Tom’s Secret Destiny

The Tiger's Apprentice

The Tiger’s Apprentice

2.5 /5

Release Date
February 2, 2024

Raman Hui , Yong Duk Jhun , Paul Watling

1hr 39min

David Magee , Christopher L. Yost , Laurence Yep


  • Great fight scenes
  • Chinese mythology and symbols
  • Decent CGI animation

  • A dull protagonist
  • Rote script with a predictable outcome

Grandma wants to know exactly how Tom got that black eye, but he can’t explain what happened. A knock at the door signals their cover has been blown. Hu, the Tiger in human form, brushes past a befuddled Tom. He sensed Tom’s accidental use of Fashu, powerful magic. What happened to the protective charms guarding the door? A sinister hiss signals the Yaoguai have found them, and Loo will not be far behind.

Tom is essentially Luke Skywalker, The Karate Kid, and Harry Potter rolled into a tidy package. He’s a seemingly hapless nerd with a big secret hidden from a dangerous baddie by loyal protectors. The film never fully explains why Grandma kept Tom’s true identity a secret, or the reason for Hu remaining out of sight. Logic dictates Tom would need every second of training to face an adversary like Loo, but that certainly isn’t the case here. Tom must learn martial arts and how to control his Fashu like a dropout cramming for the GED. Hu tries to be a capable mentor but isn’t exactly Yoda, Mr. Miyagi, or Dumbledore. The Tiger begrudgingly needs the help of the other zodiac warriors before Loo achieves her apocalyptic objective.

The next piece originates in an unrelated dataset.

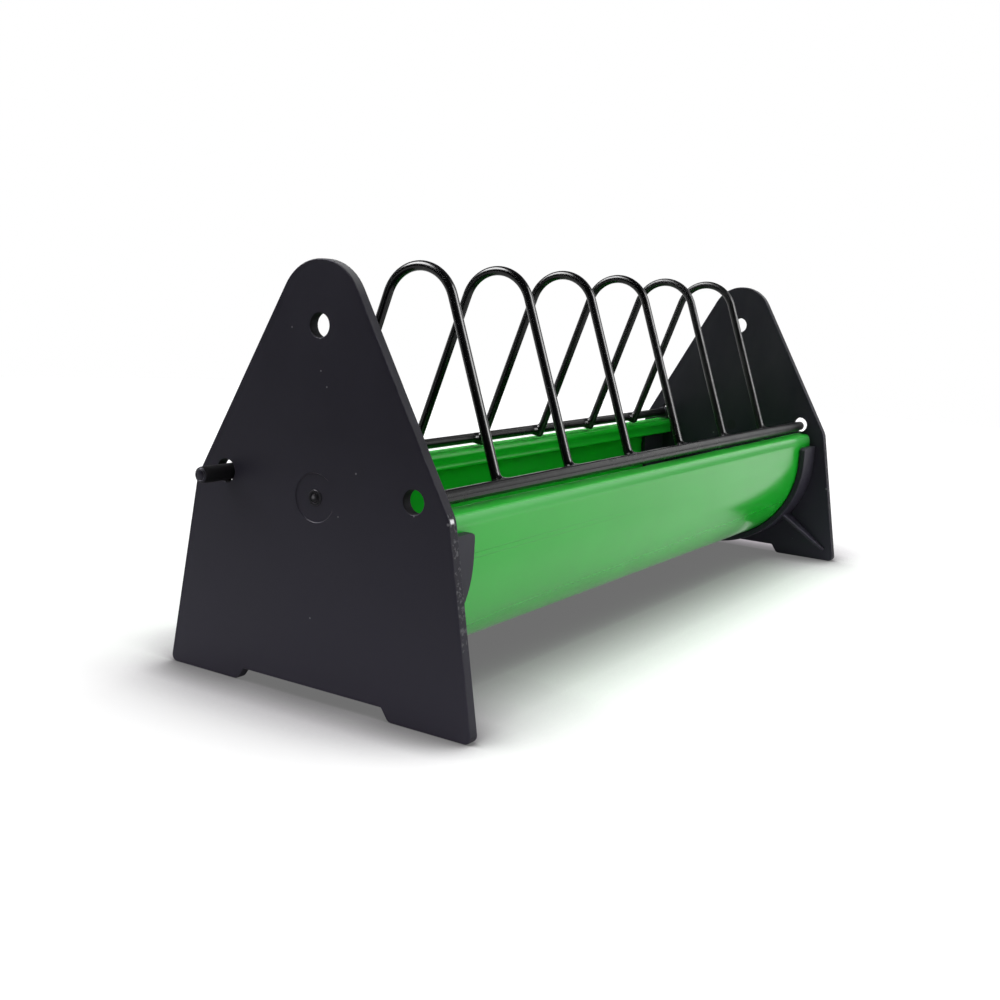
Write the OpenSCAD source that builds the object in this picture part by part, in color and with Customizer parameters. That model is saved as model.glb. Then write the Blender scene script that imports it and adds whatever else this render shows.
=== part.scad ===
// Chick feeder trough: an extruded trough with a turned-in lip, held in the sockets of two
// moulded A-shaped end plates, under a hinged rack of bent wire hoops on two long rails.
// X runs along the trough, Y from the front to the back and Z up.
// The origin is on the floor under the middle of the trough.

/* [Trough] */
// Length of the trough, from plate to plate
trough_len = 293.2; // [230:0.1:420]
// Outer radius of the round bottom, which is half the width of the trough
trough_r = 38.5; // [35:0.1:39.5]
// Thickness of the wall
trough_wall = 1.8; // [1.2:0.1:2.6]
// Height of the bottom of the trough above the floor
trough_lift = 6.6; // [4.5:0.1:12]
// Height of the rim above the floor
rim_z = 56.8; // [53:0.1:60]
// How far the lip turns in, from the outside of the wall
lip_reach = 7.8; // [6.6:0.1:9]
// How far the edge of the lip hangs below the rim
lip_drop = 6.6; // [4.6:0.1:8]
// Thickness of the hanging edge
lip_edge = 1.5; // [1:0.1:2]
// Radius at which the rim rolls over, on either side of its top
rim_round = 3.2; // [2.1:0.1:3.8]

/* [End plate] */
// Height of a plate
plate_h = 121; // [112:0.5:140]
// Thickness of a plate
plate_t = 3.4; // [2.4:0.1:5]
// Radius of the rounded top
apex_r = 14.1; // [9:0.1:18]
// Half the width at the knee, measured at the sharp corner
knee_half_w = 44.4; // [42:0.1:50]
// Height of the knee
knee_z = 57.4; // [48:0.1:66]
// Rounding of the knee
knee_r = 8; // [3:0.5:14]
// Half the width at the feet
foot_half_w = 54.5; // [48:0.1:62]
// Rounding of the corners of the feet
foot_r = 2; // [0.5:0.1:4]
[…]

Screenwriters David Magee (Finding Neverland) and Christopher Yost (Thor franchise, The Mandalorian) have Tom as purely reactionary to events that concern him. He’s like a balloon blowing in the wind. The character isn’t unlikable, just not remarkable in a compelling way. He’s got the requisite quip quota for a few chuckles, but lacks the chutzpah that forges a winning hero. Tom never really kicks butt and takes names. He’s kind of tame, even when finally in command of his extraordinary abilities.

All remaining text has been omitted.